American officials insist that their alliance with South Korea remains “ironclad”. Yet trust in it may suffer, especially since America had no advance notice, despite having nearly 30,000 troops stationed there. South Korea will also be in a worse position to manage Donald Trump, America’s president-elect. A longtime sceptic of the alliance, Mr Trump discussed withdrawing American troops from the Korean peninsula during his first term. South Korea’s best hope of changing his views was for its leader to forge a personal bond, but there is likely to be a leadership vacuum in Seoul when he is inaugurated.

The political crisis may well drag on for months. If the National Assembly approves a motion to impeach, the president will be suspended, with power passing to the prime minister in the interim. The constitutional court then must issue a final ruling within 180 days. The court has just six of its nine seats filled (three justices retired in October). While only six votes are needed to convict, in normal circumstances seven would be required for a quorum. It is a matter of debate whether the court could issue a verdict in its current state.

Prosecutors may get to the president even sooner. South Korean law makes treason an exception to presidential immunity. The National Assembly voted on December 10th to empower a special counsel. Investigators have already put Mr Yoon on a no-fly list and moved to search his office.

Mr Lee, the DP’s presumptive presidential candidate, faces his own legal problems, having been convicted of lying in a parliamentary audit and in an interview during the previous presidential campaign, which a court determined to be a violation of election law. (He calls the charges politically motivated.) The PPP hopes that his conviction will be upheld on appeal before the next election, barring him from running. A second constitutional crisis looms if he tries to stand regardless.

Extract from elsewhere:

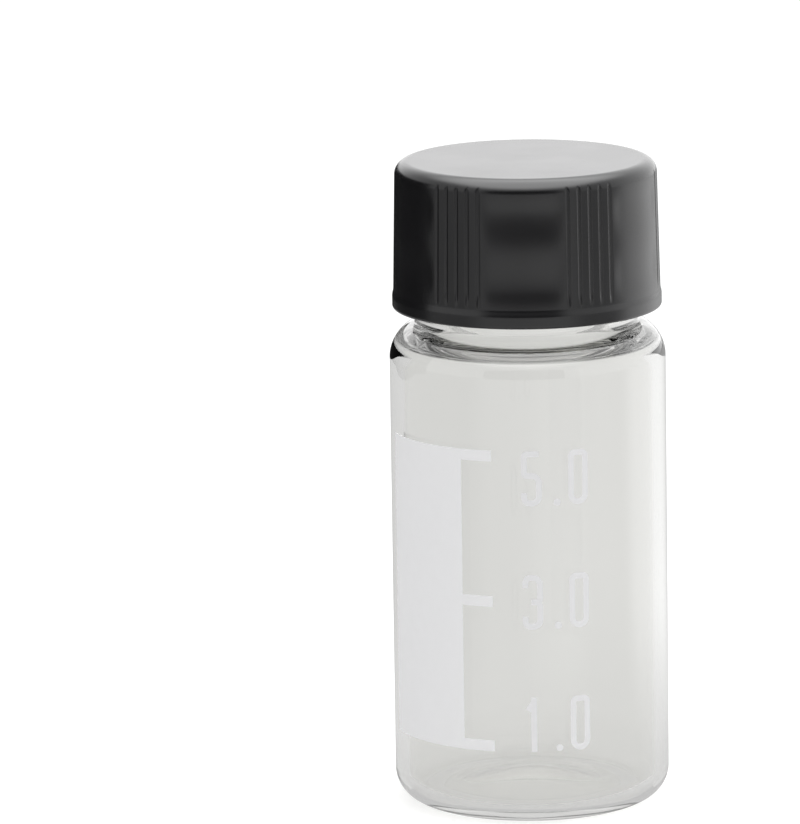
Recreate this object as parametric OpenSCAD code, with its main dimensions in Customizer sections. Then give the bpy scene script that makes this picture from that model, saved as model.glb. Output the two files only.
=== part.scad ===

Any DP candidate will be favoured to win the new elections. If they do, foreign policy will be an area of “dramatic change”, reckons Kim Sook, a former ambassador. Those changes will probably frustrate Western governments that welcomed Mr Yoon’s alignment with America, Japan and Europe. The DP may bid for more engagement with North Korea, which has been happy to sit back and watch Mr Yoon’s antics. The relationship with Japan will face friction. DP leaders are also loth to aid Ukraine or Taiwan.

The impact on South Korea’s economy will probably be more muted. “There is a mechanism for economic issues to be dealt with irrespective of political issues,” says Mr Rhee. Mr Yoon’s finance minister has agreed to take part in a consultative body for emergency economic policymaking alongside the DP. Daily life has continued without interruption since the abortive martial-law attempt. Acute turbulence on financial markets proved short-lived. But prolonged political uncertainty will make it harder to tackle longer-term economic challenges. A DP president will want to implement labour-friendly policies, while corporate-governance reforms that Mr Yoon promoted may stall.

For all the turmoil, the incident has also highlighted the evolution and resilience of South Korea’s democracy. During Chun’s rule, Ms Park, the pensioner, and her husband, Hyeong-Bae, were too afraid to protest. Previous periods of upheaval, including the massacre of protesters by Chun’s forces in Gwangju in 1980, helped strengthen South Koreans’ dedication to democracy. “I hope this will be another of those episodes that feeds into that process,” says Mr Park. The film version, when it inevitably gets made, will write itself.

Correction (December 23rd): An earlier version of this article stated that Lee Jae-myung, the head of the Democratic Party, was convicted of lying to investigators. In fact, he was convicted of lying in a parliamentary audit and in an interview during a prior campaign, in violation of election law. We regret the error.